How Do I Use a Local LLM in VS Code? (continue.dev)
continue.dev is the most popular open-source Copilot alternative for VS Code and JetBrains. Configuration now lives in ~/.continue/config.yaml (the old config.json is deprecated). A complete local setup — chat on a strong model, autocomplete on a fast one:
models:
- name: Qwen3.6 27B
provider: ollama
model: qwen3.6:27b
- name: Autocomplete
provider: ollama
model: qwen2.5-coder:1.5b
roles:
- autocompleteQwen2.5-Coder 1.5B is continue.dev's officially recommended autocomplete model. Their docs also warn against using thinking/reasoning models for autocomplete — completions need to arrive in milliseconds, not after a reasoning chain.
How Do I Use aider with Ollama?
aider is the terminal-native AI pair programmer. Point it at your local Ollama server:
export OLLAMA_API_BASE=http://127.0.0.1:11434 aider --model ollama_chat/qwen3.6:27b
Use the ollama_chat/ prefix — aider's docs state it is recommended over plain ollama/. The critical gotcha: Ollama defaults to a 2K context window and silently discards anything beyond it (aider's own warning). Coding needs far more. Raise it server-side:
OLLAMA_CONTEXT_LENGTH=32768 ollama serve
How Do I Use a Local LLM in Zed?
Zed auto-discovers every model Ollama has pulled — pull a model, then pick it from the Agent panel's model dropdown.

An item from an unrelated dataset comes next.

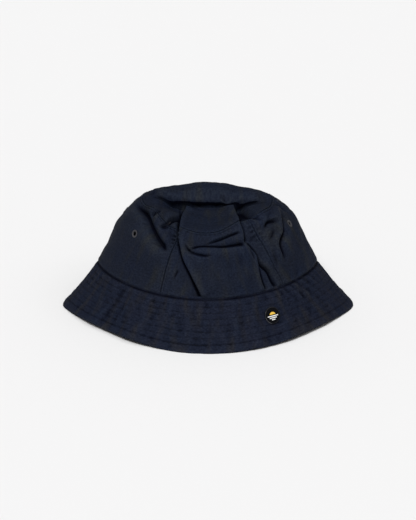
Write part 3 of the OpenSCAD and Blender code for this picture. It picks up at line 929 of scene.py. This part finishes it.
def top_tape():
    """Tape folded over the top seam's allowance, half on the wall and half on the top."""
    a = columns(0, 360)[None, :-1]
    t = wall_rows(TAPE_LOW, 1)[:-1]
    r = np.linspace(1, TAPE_FAR, int(16 / COARSE))[:, None]
    on_wall = slack(wall_relief(*np.broadcast_arrays(a, t)))
    on_top = slack(top_relief(*np.broadcast_arrays(eased(a, 1), r)))

    def surface(depth):
        return np.vstack([crown_wall(a, t, depth + on_wall), crown_top(a, r, depth + on_top)])

    rise = np.vstack([t * WALL_RISE, WALL_RISE + (1 - r) * TOP_REACH])
    flat = np.stack(np.broadcast_arrays(a, rise), -1)
    return shell("Tape_top", surface(TAPE_AT), surface(TAPE_AT + TAPE_T), flat, True)


finish_piece(top_tape(), tape_cloth, "top_seam_tape")

for name, node, slot, cloth, place in (
        ("Sweatband_backing", "sweatband_backing", "sweatband_backing", tape_cloth,
         (0, 360, 0.0, BACKING_TOP, BACKING_AT, BACKING_T, True)),
        ("Sweatband", "sweatband", "sweatband_twill", band_cloth,
         (0, 360, 0.0, BAND_TOP, BAND_AT, BAND_T, True)),
        ("Label_blank", "brand_label", "woven_label", label_cloth, (*BRAND_PLACE, LABEL_AT, LABEL_T)),
        ("Label_size", "size_label", "woven_label", label_cloth, (*SIZE_PLACE, LABEL_AT, LABEL_T)),
        ("Label_care", "care_label", "printed_label", ribbon_cloth, (*CARE_PLACE, TAPE_AT, LABEL_T))):
    finish_piece(wall_piece(name, *place), cloth, node)

# ---- Stitches --------------------------------------------

SIDES_OF_THREAD = 6
STITCH_GAP = 0.7
THREAD_RADIUS = 0.19


def stitches(name, rows, pitch):
    """Lockstitches along rows of (points, normals): each dips into the cloth at its ends."""
    ring_turn = np.arange(SIDES_OF_THREAD) * 2 * np.pi / SIDES_OF_THREAD
    stations = np.array([0.0, 0.3, 0.7, 1.0])
    sink = np.array([-0.2, 0.04, 0.04, -0.2])
    swell = np.array([0.75, 1.0, 1.0, 0.75])
    k, s = len(stations), SIDES_OF_THREAD
    base = (np.arange(k - 1)[:, None] * s + np.arange(s)[None, :]).ravel()
    after = (np.arange(k - 1)[:, None] * s + (np.arange(s) + 1)[None, :] % s).ravel()
    tube = np.stack([base, after, after + s, base + s], -1).tolist()
    caps = [list(range(s))[::-1], list(range((k - 1) * s, k * s))]
    points, faces, count = [], [], 0
    for p, n in rows:
        length = np.concatenate([[0], np.cumsum(np.linalg.norm(np.diff(p, axis=0), axis=1))])
        total = int(length[-1] / pitch)
        step = length[-1] / total
        start = np.arange(total)[:, None] * step + STITCH_GAP / 2
        at = start + stations[None, :] * (step - STITCH_GAP)
        centre = np.stack([np.interp(at, length, p[:, c]) for c in range(3)], -1)
        up = unit(np.stack([np.interp(at, length, n[:, c]) for c in range(3)], -1))
        ahead = unit(centre[:, -1:] - centre[:, :1])
        across = unit(np.cross(ahead, up))
        centre = centre + up * sink[None, :, None]
        turn = ring_turn[None, None, :, None]
        circle = np.cos(turn) * across[:, :, None] + np.sin(turn) * up[:, :, None]
        body = centre[:, :, None] + THREAD_RADIUS * swell[None, :, None, None] * circle
        points.append(body.reshape(-1, 3))
        for i in range(total):
            first = count + i * k * s
            faces += [[first + v for v in f] for f in tube + caps]
        count += total * k * s
    return add_mesh(name, np.vstack(points), faces)


def brim_row(z, side, step=0.3):
    a = np.arange(0, 360 + step, step)
    u = np.full(a.shape, 1 - z / BRIM_H)
    return brim_face(a, u, side), brim_normal(a, u) * side


rows = [brim_row(z, side) for z in ROW_Z for side in (1, -1)]
finish_piece(stitches("Stitches_brim", rows, pitch=3.1), dark_thread, "brim_stitching")


def wall_row(a, t, depth=0.0, face=1):
    return crown_wall(a, t, depth), wall_normal(a, t) * face


ALL_ROUND = np.arange(0, 360.4, 0.4)


def crown_rows():
    """Rows beside the four wall seams, and above and below the top seam."""
    rows = []
    t = np.linspace(0.02, 0.965, 200)
    for seam in SEAMS.values():
        across = np.linalg.norm(wall(seam + 0.5, t) - wall(seam - 0.5, t), axis=-1)
        for way in (-1, 1):
            rows.append(wall_row(seam + way * SEAM_ROW / across, t))
    a = ALL_ROUND
    r = np.full(a.shape, 1 - SEAM_ROW / TOP_REACH)
    rows.append(wall_row(a, np.full(a.shape, 1 - SEAM_ROW / WALL_RISE)))
    rows.append((crown_top(a, r), top_normal(a, r)))
    return rows


finish_piece(stitches("Stitches_crown", crown_rows(), pitch=2.7), dark_thread,
             "crown_stitching")
band_row = wall_row(ALL_ROUND, np.full(ALL_ROUND.shape, 0.035), BAND_AT + BAND_T, -1)
finish_piece(stitches("Stitches_sweatband", [band_row], pitch=3.0), dark_thread,
             "sweatband_stitching")

# ---- Eyelets ---------------------------------------------


def lathe(name, outline, segments, place, axis, wave):
    """Closed outline of (radius, height) points turned round an axis; wave(angle) scales
    how far each point stands from the middle of the outline."""
    ring_turn = np.arange(segments) * 2 * np.pi / segments
    shape = np.array(outline, float)
    middle = shape.mean(axis=0)
    frame_z = unit(np.array(axis, float))
    side = unit(np.cross([0.0, 0.0, 1.0], frame_z))
    up = np.cross(frame_z, side)
    grown = middle + (shape[:, None] - middle) * wave(ring_turn)[None, :, None]
    radius, height = grown[..., 0], grown[..., 1]
    circle = (np.cos(ring_turn)[None, :, None] * side
              + np.sin(ring_turn)[None, :, None] * up)
    points = np.array(place) + radius[..., None] * circle + height[..., None] * frame_z
    last = (len(shape) - 1) * segments
    i = np.arange(segments)
    j = (i + 1) % segments
    closing = np.stack([last + i, last + j, j, i], -1)
    quads = np.vstack([grid_faces(len(shape), segments, True), closing])
    return add_mesh(name, points.reshape(-1, 3), quads)


EYELET_INNER, EYELET_OUTER = 2.1, 3.7
LOBE, FOOT = 0.34, 1.0     # how fat the thread lies, and how much wider inside the hat


def thread_ring(low, high, steps=7):
    """Cross-section of a thread ring that grips the cloth edge between two heights: a fat
    lobe above, a barrel and a wider lobe below."""
    mid = (EYELET_INNER + EYELET_OUTER) / 2
    half = (EYELET_OUTER - EYELET_INNER) / 2
    turn = np.linspace(0, np.pi, steps)
    upper = [(mid + half * np.cos(q), high + LOBE * np.sin(q)) for q in turn]
    lower = [(mid + FOOT / 2 - (half + FOOT / 2) * np.cos(q), low - LOBE * np.sin(q)) for q in turn]
    barrel_r = EYELET_INNER + 0.75
    return upper + lower + [(barrel_r, low), (barrel_r, high)]


def overcast(turn):
    """The stitches that go round the ring: thirty small bulges, slightly uneven."""
    return 1 + 0.055 * np.cos(30 * turn) + 0.02 * np.cos(7 * turn + 1)


for node, a in EYELETS.items():
    grip = thread_ring(-SHELL_T - GAP, 0.0)
    outward = normal_of(crown_wall, a, EYELET_T, turn=0.6, step=0.012)
    ring_piece = lathe("Eyelet_" + node.replace("_eyelet", ""), grip, segments=180,
                       place=crown_wall(a, EYELET_T), axis=outward, wave=overcast)
    finish_piece(ring_piece, eyelet_thread, node)

# ---- Badge -----------------------------------------------

for node, material in {
    "badge_cup": badge_metal, "badge_post": badge_metal, "badge_enamel": black_enamel,
    "badge_sun": yellow_enamel, "badge_horizon": white_enamel,
    "clutch_base": clutch_brass, "clutch_wings": clutch_brass,
}.items():
    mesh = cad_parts[node].data
    mesh.materials.clear()
    mesh.materials.append(material)

# ---- Sizes of each piece of cloth, measured but not kept ---


def arc(line):
    return np.linalg.norm(np.diff(line, axis=0), axis=1).sum() / 1000


def wall_size(start, stop, low, high):
    """Lower and upper arc of a part of the wall, and its mean rise over the folds."""
    a, t = np.linspace(start, stop, 200), np.linspace(low, high, 20)
    rise = np.mean([arc(crown_wall(x, t)) for x in a[::22]])
    return arc(wall(a, low)), arc(wall(a, high)), rise


def brim_size(start, low, high):
    """Outer and inner arc of half the brim, and its rise."""
    a, u = np.linspace(start, start + 180, 400), np.linspace(low, high, 40)
    return arc(brim(a, high)), arc(brim(a, low)), arc(brim(start + 90, u))


for node, (start, stop) in PANELS.items():
    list(wall_size(start, stop, 0, 1))
r = np.linspace(0, 1, 20)
across, deep = (arc(crown_top(x, r)) + arc(crown_top(x + 180, r)) for x in (90, 0))
for half, start in (("front", -90), ("back", 90)):
    whole, short = brim_size(start, 0, 1), brim_size(start, STIFF_START, 1 - HEM_H / BRIM_H)
BAND_MIDDLE = 0.19         # share of the wall where the sweatband's length is measured
around = arc(wall(np.linspace(0, 360, 400), BAND_MIDDLE))
backing_rise, band_rise = (wall_size(0, 360, 0, high)[2] for high in (BACKING_TOP, BAND_TOP))
around = arc(wall(np.linspace(0, 360, 400), 1))
tape_rise = wall_size(0, 360, TAPE_LOW, 1)[2] + arc(top(0, np.linspace(TAPE_FAR, 1, 20)))
for name, place, under in (("Label_blank", BRAND_PLACE, "Sweatband"),
                           ("Label_care", CARE_PLACE, "Cloth_left_side_panel")):
    low_arc, high_arc, rise = wall_size(*place)

# ---- Light, floor and camera -----------------------------

FLOOR_REACH = 6            # metres
floor_mesh = bpy.data.meshes.new("Floor")
floor_mesh.from_pydata([(x * FLOOR_REACH, y * FLOOR_REACH, 0)
                        for x, y in ((-1, -1), (1, -1), (1, 1), (-1, 1))], [], [(0, 1, 2, 3)])
floor = new_object("Floor", floor_mesh)
paper = Nodes("Paper")
paper.set(Base_Color=rgb(0.790, 0.788, 0.789), Roughness=0.9, Specular_IOR_Level=0.1)
floor_mesh.materials.append(paper.material)

world = bpy.data.worlds.new("Studio")
bpy.context.scene.world = world
world.use_nodes = True
world.node_tree.nodes["Background"].inputs[0].default_value = (1, 1, 1, 1)
world.node_tree.nodes["Background"].inputs[1].default_value = 0.32
bpy.context.scene.view_settings.view_transform = "Standard"


def soft_sun(name, toward, strength, spread):
    """Broad, even light from a direction given as a vector towards the light."""
    data = bpy.data.lights.new(name, "SUN")
    data.energy = strength
    data.angle = np.radians(spread)
    new_object(name, data).rotation_euler = Vector(toward).to_track_quat("Z", "Y").to_euler()


soft_sun("Key", (-0.20, -0.78, 0.98), 2.8, 20)
soft_sun("Fill", (0.62, -0.42, 1.25), 0.62, 50)

CAMERA_DISTANCE = 2.62
camera_data = bpy.data.cameras.new("Camera")
camera_data.lens = 189.0
camera_data.sensor_width = 36
camera_data.clip_end = 50
camera = new_object("Camera", camera_data)
aim = Vector((0.0005, 0, 0.0472))
away = Vector((0, -np.cos(ELEVATION), np.sin(ELEVATION)))
camera.location = aim + CAMERA_DISTANCE * away
camera.rotation_euler = (-away).to_track_quat("-Z", "Y").to_euler()
bpy.context.scene.camera = camera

One thing worth overriding: Zed defaults local models to a 4096-token context. In settings.json:
{
"language_models": {
"ollama": {
"api_url": "http://localhost:11434",
"available_models": [
{
"name": "qwen3.6:27b",
"display_name": "Qwen3.6 27B",
"max_tokens": 32768,
"supports_tools": true
}
]
}
}
}Frequently Asked Questions
What is the best local LLM for coding in 2026?
Qwen3.6 27B for most machines — 77.2 SWE-bench Verified (per its model card) in a 17GB download that fits a 32GB Mac or 24GB GPU. Devstral Small 2 is the strongest agentic-coding alternative at the same tier, with a 384K context window.
How much RAM do I need to run a coding LLM locally?
16GB runs 7B-class models plus a fast autocomplete model. 32GB is the sweet spot for the current best local coders (Qwen3.6 27B, Devstral Small 2). 96-128GB unlocks gpt-oss-120b and Devstral 2 123B.
What is the best local model for code autocomplete?
Qwen2.5-Coder 1.5B — continue.dev's official recommendation. Under 1GB, fast enough for inline suggestions. Never use a thinking model for autocomplete.
Can a local LLM replace GitHub Copilot or Claude?
For autocomplete and single-file edits, yes — fully offline. For long agentic sessions on large repos, frontier cloud models still lead, but 2026's local 24-27B models closed most of the gap.